Opening the Door of “Newspaper Gospelling”

By the end of the 19th century, the world was crisscrossed with telegraph lines. Telegraphic communication was inexpensive and fast; it revolutionized the press. News could be quickly transmitted over long distances and printed in newspapers. In the early part of the 20th century, C. T. Russell and his associates saw newspapers as an effective way of reaching large numbers of people. Russell later said: “The newspaper has become the great factor in the daily life of the civilized world.”

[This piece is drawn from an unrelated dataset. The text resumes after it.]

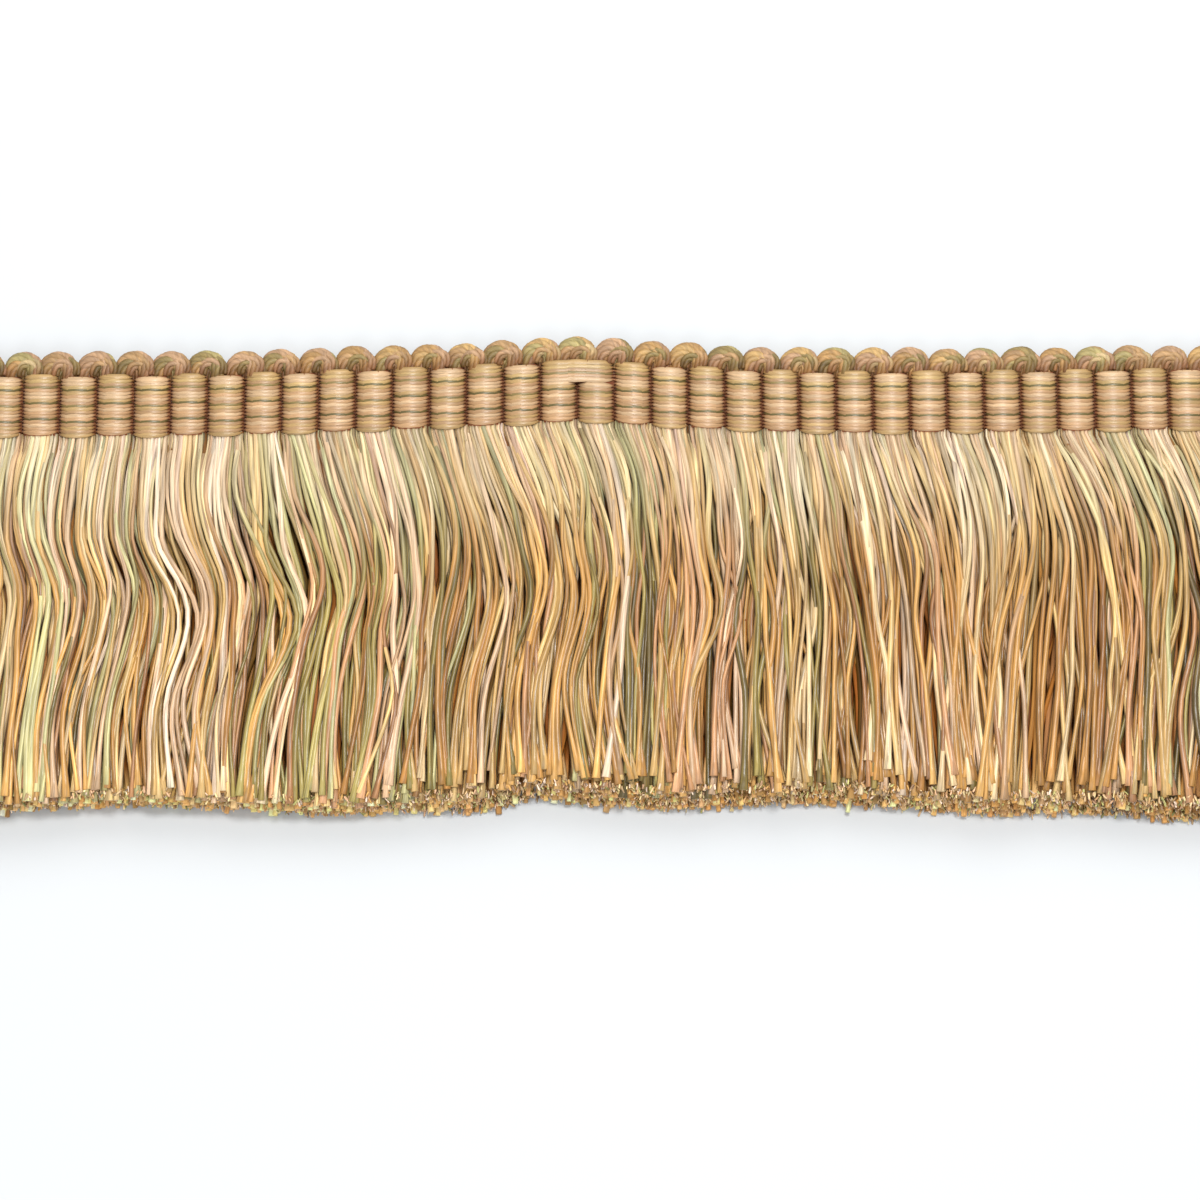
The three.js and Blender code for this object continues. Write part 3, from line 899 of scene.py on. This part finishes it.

The December 1, 1904, issue of the Watch Tower announced that sermons by C. T. Russell were appearing in three newspapers. The next issue of the Watch Tower, under the heading “Newspaper Gospelling,” reported: “Millions of sermons have thus been scattered far and near; and some at least have done good. If the Lord wills we shall be glad to see this ‘door’ keep open, or even open still wider.” The door of “newspaper gospelling” did open still wider. In fact, by 1913 it was estimated that through 2,000 newspapers Russell’s sermons were reaching 15,000,000 readers! How, though, did Russell manage to get a weekly sermon printed even when he was traveling? Each week he telegraphed a sermon (about two newspaper columns long) to a newspaper syndicate. The syndicate, in turn, retelegraphed it to newspapers in the United States, Canada, and Europe. Russell was convinced that the Lord had pushed the door of newspaper preaching wide open. During the first decade of the 20th century, the Bible message that Russell and his associates proclaimed became widely known through such newspaper sermons. A publication called The Continent once stated concerning Russell: “His writings are said to have greater newspaper circulation every week than those of any other living man; a greater, doubtless, than the combined circulation of the writings of all the priests and preachers in North America.”